If we can wrestle with this question, the rest becomes detail.
To situate the strategic nature of this matter today, which transhumanists and AI cults believe is a settled one we’ll revisit the magically transformative moment that was the European Golden Renaissance. In doing so, we’ll demonstrate that the nature of our modern crisis has little to do with a lack of mystery but - if anything, forgetting the mystery at the heart of Western civilization.
The Changing Images of Man
To truly re-acquaint ourselves with the mystery that is the modern West, consider the often obscured history of the European Golden Renaissance. Ironically, the strategic nature of this turning point was captured with considerable awareness by none other than those forces dedicated to repatterning the very Western Classical and Judeo-Christian image of man which made the Renaissance possible in the first place.
The strategic assessment in question is found in the pivotal 1982 “Changing Images of Man” document, published by the Stanford Research Institute (SRI). As the name suggests, the authors concern themselves with the evolution of man’s own “self-image,” from the early days of archaic Greek man to Judeo-Christian Renaissance man.
The SRI authors write:
In contrast to the Greek notion of ‘man,’ the Judeo-Christian view holds that “man” is essentially separate from the rightful master over nature. This view inspired a sharp rate of increase in technological advances in Western Europe throughout the Medieval period. On the other hand, the severe limitations of scholastic methodology, and the restrictive views of the Church, prevented the formulation of an adequate scientific paradigm. It was not until the Renaissance brought a new climate of individualism and free inquiry that the necessary conditions for a new paradigm were provided.

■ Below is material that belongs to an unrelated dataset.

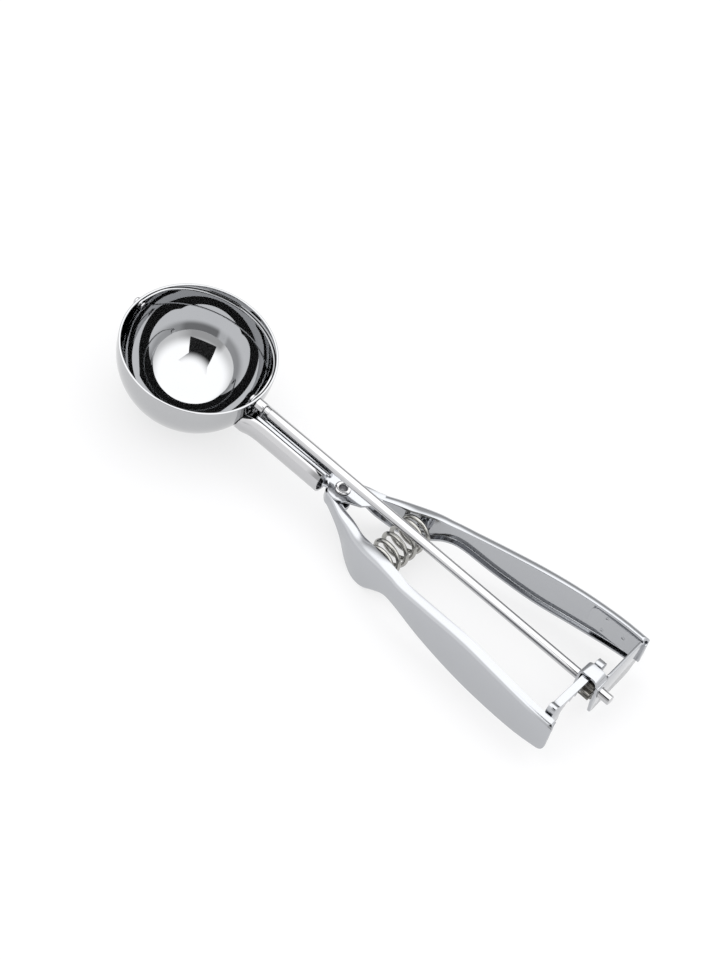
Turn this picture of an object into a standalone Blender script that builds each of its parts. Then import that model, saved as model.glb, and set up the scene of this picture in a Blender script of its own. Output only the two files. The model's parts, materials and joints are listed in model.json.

Interestingly, the Renaissance scholars turned to the Greeks to rediscover the empirical method. The Greeks possessed an objective science of things ‘out there,’ which D. Campbell (1959) terms the ‘epistemology of the other.’ This was the basic notion that nature was governed by laws and principles which could be discovered, and it was this that the Renaissance scholars then developed into science as we have come to know it.
We should note that the particular ivy league institution in question, located in Stanford, California, was originally called the Stanford Research Institute, but rebranded itself plainly as “the SRI” due to blowback caused by its notorious “counterinsurgency studies for Southeast Asia” i.e., research into sadistic bombing and psychological terror campaigns conducted during the Vietnam war and other foreign expeditions led by the Anglo-American establishment. As a result of public outcry and anti-war movements, the SRI chose to legally distance itself from Stanford University to continue its cutting-edge “research” away from public scrutiny and prying eyes.
Surprisingly, this newly rebranded research organ was known for its innovative mechanical and technical engineering research, yet its “Changing Images of Man” program had as its aim the creation of a new “spiritual” paradigm, famously dubbed the “New Age,” or “Age of Aquarius.”
The purpose of this program would be to entice Western civilization away from what was traditionally thought of as “progress,” that is, the kind of scientific and economic development which made modern abundance and “free inquiry” possible. In its stead, an inner-directed spiritualized view of man centered on self-improvement and evolutionary “consciousness” would fit the bill.
The SRI authors write:
The new paradigm will likely incorporate some kind of concept of hierarchical level of consciousness, or levels of subjective experience. These will be distinguishable in the sense that concepts and metaphors appropriate to one level do not necessarily fit another. They will be hierarchical, not in the sense that one is higher than another on some value scale, but in the sense of structural hierarchy, and also in the sense that the consciousness of intense moments of creativity are accompanied by, in some testable meaning, more awareness than times of ‘ordinary consciousness,’ and those in turn involve more awareness than deep sleep.
The notion of a spectrum of potential consciousness connotes extending the range of recognized ‘unconscious’ processes (i.e. processes of which we are not usually conscious although the potentiality appears to be present of experiencing them directly) to include a vast range of reported experience in the provinces of creative imagination, ‘cosmic consciousness,’ aesthetic and mystical experience, psychic phenomena, and the occult.